Una autobomba è esplosa nel parcheggio di un grosso centro commerciale Central Festival dell’isola di Koh Samui, una seconda perla del turismo di massa thailandese, alle 10,30 della sera. Sono stati feriti sei thailandesi ed una ragazzina italiana di 12 anni, cosa che ha fatto apparire questa notizia sui media italiani.
Il fatto che l’auto sia stata rubata nelle province del profondo meridione thailandese fa subito puntare il dito all’insorgenza Malay di Patani che altre volto ha portato l’attacco nel cuore di zone lontano dall’area dello scontro. Hat Yai è stata preferita nel passato, e nel dicembre 2013 fu scoperta un’autobomba, che per fortuna non esplose, in una stazione di polizia di Phuket.
Quasi contemporaneamente inoltre sono stati fatti esplodere degli incendi nel locale negozio cooperativo, conosciuto come CoOp, sempre a Samui. Se ci sia un legame non è stato confermato, anche se appare molto probabile, data la coincidenza e date le testimonianze raccolte che parlano di due forti esplosioni nella CoOp prima dell’incendio.
Questi attentati accadono nel periodo di punta del turismo thailandese del Songkran, capodanno thai, in una delle isole di punta del turismo thai e straniero.
L’auto fatta esplodere al Central Festival, che è per altro di proprietà di Suthep Thaugsuban ora in periodo di monacato, era stata rubata a fine marzo e portava targhe contraffatte.
Mentre l’evidenza della matrice separatista è chiara per l’attacco al Central Festival, sull’altro la polizia prova a tirare in ballo gli oppositori di Suthep provando ad inventarsi una matrice legata all’opposizione al golpe. Staremo a vedere, ma due attentati in contemporanea forse dicono chiaramente qual’è l’origine e forse dicono che i piani di Prayuth per la pace nel meridione non sono proprio ben accetti. Forse vi è un tentativo di sminuire la forza dell’insorgenza e la sua capacità di permeare anche in zone che non le sono consone. E’ un atto che deve essere valutato ben bene.
Chiunque sia stato, l’impatto sul turismo è quello temuto di più, anche se non deve essere neanche sottaciuta la diffusione mondiale di questa notizia. Essa fa sapere a tutti che esiste un’insorgenza che è profondamente pericolosa ma che ha deciso anche di restare ancorata nei propri territori.
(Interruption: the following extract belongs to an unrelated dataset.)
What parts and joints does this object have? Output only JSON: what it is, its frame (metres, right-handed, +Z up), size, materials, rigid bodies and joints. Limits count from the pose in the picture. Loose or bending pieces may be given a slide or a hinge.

Questa “uscita” ha perciò un valore di avvertimento che la giunta del NCPO di Prayuth deve provare a cogliere.
Vi è una guerra nel profondo meridione che dal 2004 ha fatto oltre 6200 morti e decine di migliaia di feriti e migliaia di orfani e vedove nelle province di Pattani, Naratiwaht, Yala e Songkla, da dove Koh Samui dista qualche centinaio di chilometri. Per anni si è provato a nasconderla e a confonderla con la criminalità comune o per una guerra di religione, invece di riconoscerla per quello che è: una insorgenza politica che rigetta il colonialismo thai della regione. Essa restituisce una violenza che da decenni lo stato thailandese infligge sulle profonde province del meridione thailandese.
Per inciso, mentre la polizia afferma che non ci sarebbero stati avvertimenti o segni premonitori di questo attentato, il proprietario di quell’auto, poi fatta esplodere, Abdulrasae Dumeedae, di 52 anni della provincia di Yala, aveva denunciato il furto il 31 marzo e risulta agli arresti in un campo paramilitare di Yala.
La sua testimonianza non sarebbe stata accettata perché contraddittoria.